▶ **LISTED RECORDS**
┄┄┄┄┄┄┄┄┄┄┄┄┄┄┄┄┄┄┄┄

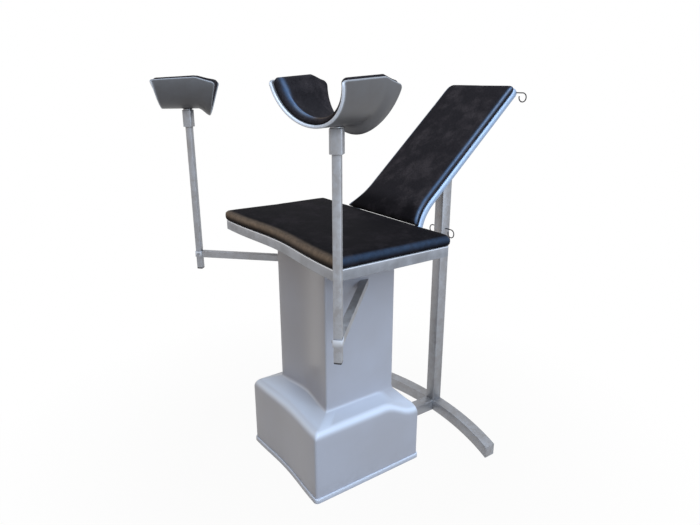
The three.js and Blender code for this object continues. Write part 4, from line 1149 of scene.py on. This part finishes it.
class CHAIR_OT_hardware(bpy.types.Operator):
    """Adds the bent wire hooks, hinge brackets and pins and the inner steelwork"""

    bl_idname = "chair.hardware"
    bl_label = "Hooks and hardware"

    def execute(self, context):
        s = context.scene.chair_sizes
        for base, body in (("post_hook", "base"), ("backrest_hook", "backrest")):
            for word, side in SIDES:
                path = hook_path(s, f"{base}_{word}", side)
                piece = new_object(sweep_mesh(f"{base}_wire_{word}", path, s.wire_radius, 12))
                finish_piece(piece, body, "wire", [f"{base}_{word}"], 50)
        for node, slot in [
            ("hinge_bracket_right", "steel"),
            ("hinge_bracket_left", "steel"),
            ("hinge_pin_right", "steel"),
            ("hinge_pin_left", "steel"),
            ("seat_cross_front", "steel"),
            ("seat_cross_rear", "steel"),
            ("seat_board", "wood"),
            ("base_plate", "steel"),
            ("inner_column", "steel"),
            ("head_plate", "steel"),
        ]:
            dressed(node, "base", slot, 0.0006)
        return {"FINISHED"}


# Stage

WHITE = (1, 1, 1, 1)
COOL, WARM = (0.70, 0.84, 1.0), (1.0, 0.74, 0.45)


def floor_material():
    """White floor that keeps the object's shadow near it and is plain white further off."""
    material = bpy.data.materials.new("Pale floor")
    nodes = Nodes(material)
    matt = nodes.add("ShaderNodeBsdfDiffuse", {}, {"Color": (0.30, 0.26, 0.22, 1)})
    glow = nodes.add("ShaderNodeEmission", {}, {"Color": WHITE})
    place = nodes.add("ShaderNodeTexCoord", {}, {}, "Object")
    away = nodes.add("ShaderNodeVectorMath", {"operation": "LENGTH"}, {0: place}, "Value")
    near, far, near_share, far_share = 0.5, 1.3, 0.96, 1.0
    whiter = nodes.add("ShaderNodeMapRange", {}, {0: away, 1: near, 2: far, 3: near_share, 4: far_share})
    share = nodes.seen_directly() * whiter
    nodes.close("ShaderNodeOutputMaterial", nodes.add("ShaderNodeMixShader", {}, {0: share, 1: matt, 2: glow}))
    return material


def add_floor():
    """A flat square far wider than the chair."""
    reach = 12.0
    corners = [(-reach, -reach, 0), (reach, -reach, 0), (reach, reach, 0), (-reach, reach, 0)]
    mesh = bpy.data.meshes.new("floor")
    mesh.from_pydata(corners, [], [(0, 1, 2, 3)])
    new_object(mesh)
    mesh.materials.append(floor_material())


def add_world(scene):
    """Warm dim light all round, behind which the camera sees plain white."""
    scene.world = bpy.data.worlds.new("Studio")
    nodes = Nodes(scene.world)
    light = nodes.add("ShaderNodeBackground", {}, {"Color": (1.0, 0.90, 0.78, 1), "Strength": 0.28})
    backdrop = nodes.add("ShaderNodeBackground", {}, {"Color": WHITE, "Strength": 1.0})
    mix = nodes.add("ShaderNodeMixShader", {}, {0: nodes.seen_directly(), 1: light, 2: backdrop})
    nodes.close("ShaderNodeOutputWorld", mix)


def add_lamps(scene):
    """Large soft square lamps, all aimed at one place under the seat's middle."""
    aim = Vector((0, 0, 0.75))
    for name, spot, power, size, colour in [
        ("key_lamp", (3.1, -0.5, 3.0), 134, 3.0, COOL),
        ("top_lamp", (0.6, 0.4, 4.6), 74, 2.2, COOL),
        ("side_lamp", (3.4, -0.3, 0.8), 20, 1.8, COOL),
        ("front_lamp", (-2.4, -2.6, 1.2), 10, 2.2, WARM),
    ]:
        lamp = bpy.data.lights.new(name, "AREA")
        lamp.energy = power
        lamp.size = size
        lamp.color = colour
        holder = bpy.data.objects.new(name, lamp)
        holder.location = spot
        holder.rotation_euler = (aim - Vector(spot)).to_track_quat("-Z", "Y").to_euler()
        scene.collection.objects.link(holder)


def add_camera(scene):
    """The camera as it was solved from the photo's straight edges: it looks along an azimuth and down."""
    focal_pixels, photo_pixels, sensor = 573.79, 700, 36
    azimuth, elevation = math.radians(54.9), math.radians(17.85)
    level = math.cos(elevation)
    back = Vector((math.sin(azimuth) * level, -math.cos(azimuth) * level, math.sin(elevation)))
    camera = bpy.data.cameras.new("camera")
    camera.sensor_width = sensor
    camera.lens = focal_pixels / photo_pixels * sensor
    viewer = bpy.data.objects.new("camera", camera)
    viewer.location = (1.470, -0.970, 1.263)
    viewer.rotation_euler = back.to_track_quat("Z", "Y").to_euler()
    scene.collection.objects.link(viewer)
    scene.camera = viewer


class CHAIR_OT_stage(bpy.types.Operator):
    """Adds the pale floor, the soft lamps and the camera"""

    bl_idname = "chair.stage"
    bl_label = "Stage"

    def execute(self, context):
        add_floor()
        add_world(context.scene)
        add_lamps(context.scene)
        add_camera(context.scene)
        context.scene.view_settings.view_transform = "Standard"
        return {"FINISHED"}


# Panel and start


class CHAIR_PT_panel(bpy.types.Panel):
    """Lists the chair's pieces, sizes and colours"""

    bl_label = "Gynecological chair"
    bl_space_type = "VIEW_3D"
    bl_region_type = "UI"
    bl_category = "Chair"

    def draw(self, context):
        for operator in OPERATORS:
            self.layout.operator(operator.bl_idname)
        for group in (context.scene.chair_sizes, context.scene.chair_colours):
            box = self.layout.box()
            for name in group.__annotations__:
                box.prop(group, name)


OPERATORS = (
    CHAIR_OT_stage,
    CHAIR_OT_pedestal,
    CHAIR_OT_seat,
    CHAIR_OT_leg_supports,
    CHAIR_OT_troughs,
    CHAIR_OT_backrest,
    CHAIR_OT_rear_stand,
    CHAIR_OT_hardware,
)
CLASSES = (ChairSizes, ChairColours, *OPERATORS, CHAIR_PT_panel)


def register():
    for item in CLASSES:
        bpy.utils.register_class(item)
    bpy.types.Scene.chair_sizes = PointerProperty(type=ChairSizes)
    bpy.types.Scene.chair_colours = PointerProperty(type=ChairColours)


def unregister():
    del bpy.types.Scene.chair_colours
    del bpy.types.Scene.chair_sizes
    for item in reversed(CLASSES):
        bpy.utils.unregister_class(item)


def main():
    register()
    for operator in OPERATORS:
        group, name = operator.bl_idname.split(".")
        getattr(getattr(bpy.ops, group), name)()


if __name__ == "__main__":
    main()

┄┄┄┄┄┄┄┄┄┄┄┄┄┄┄┄┄┄┄┄

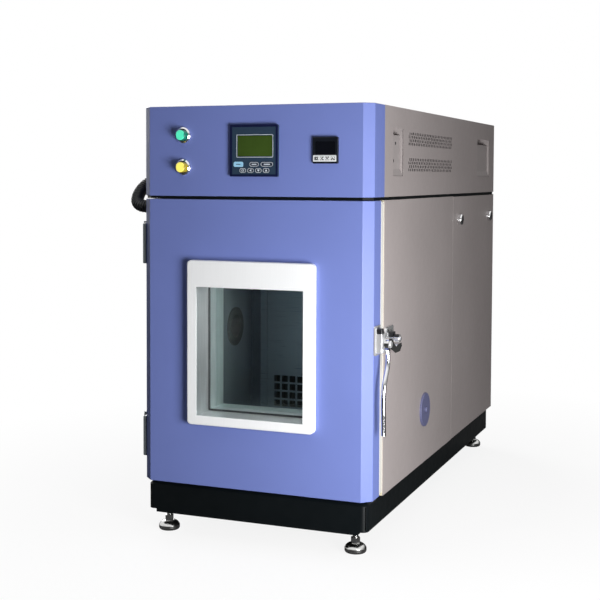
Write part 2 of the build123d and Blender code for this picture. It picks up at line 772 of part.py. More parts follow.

┄┄┄┄┄┄┄┄┄┄┄┄┄┄┄┄┄┄┄┄

▶ **YOUR INSTRUCTIONS**
Solely the line containing "The three.js and", the line containing "COOL, WARM = (0.70, 0.84, 1.0), (1.0, 0.74, 0.45)", and the lines between them are to be given again, exactly as written.

▶ **TASK RESULT**
The three.js and Blender code for this object continues. Write part 4, from line 1149 of scene.py on. This part finishes it.
class CHAIR_OT_hardware(bpy.types.Operator):
    """Adds the bent wire hooks, hinge brackets and pins and the inner steelwork"""

    bl_idname = "chair.hardware"
    bl_label = "Hooks and hardware"

    def execute(self, context):
        s = context.scene.chair_sizes
        for base, body in (("post_hook", "base"), ("backrest_hook", "backrest")):
            for word, side in SIDES:
                path = hook_path(s, f"{base}_{word}", side)
                piece = new_object(sweep_mesh(f"{base}_wire_{word}", path, s.wire_radius, 12))
                finish_piece(piece, body, "wire", [f"{base}_{word}"], 50)
        for node, slot in [
            ("hinge_bracket_right", "steel"),
            ("hinge_bracket_left", "steel"),
            ("hinge_pin_right", "steel"),
            ("hinge_pin_left", "steel"),
            ("seat_cross_front", "steel"),
            ("seat_cross_rear", "steel"),
            ("seat_board", "wood"),
            ("base_plate", "steel"),
            ("inner_column", "steel"),
            ("head_plate", "steel"),
        ]:
            dressed(node, "base", slot, 0.0006)
        return {"FINISHED"}


# Stage

WHITE = (1, 1, 1, 1)
COOL, WARM = (0.70, 0.84, 1.0), (1.0, 0.74, 0.45)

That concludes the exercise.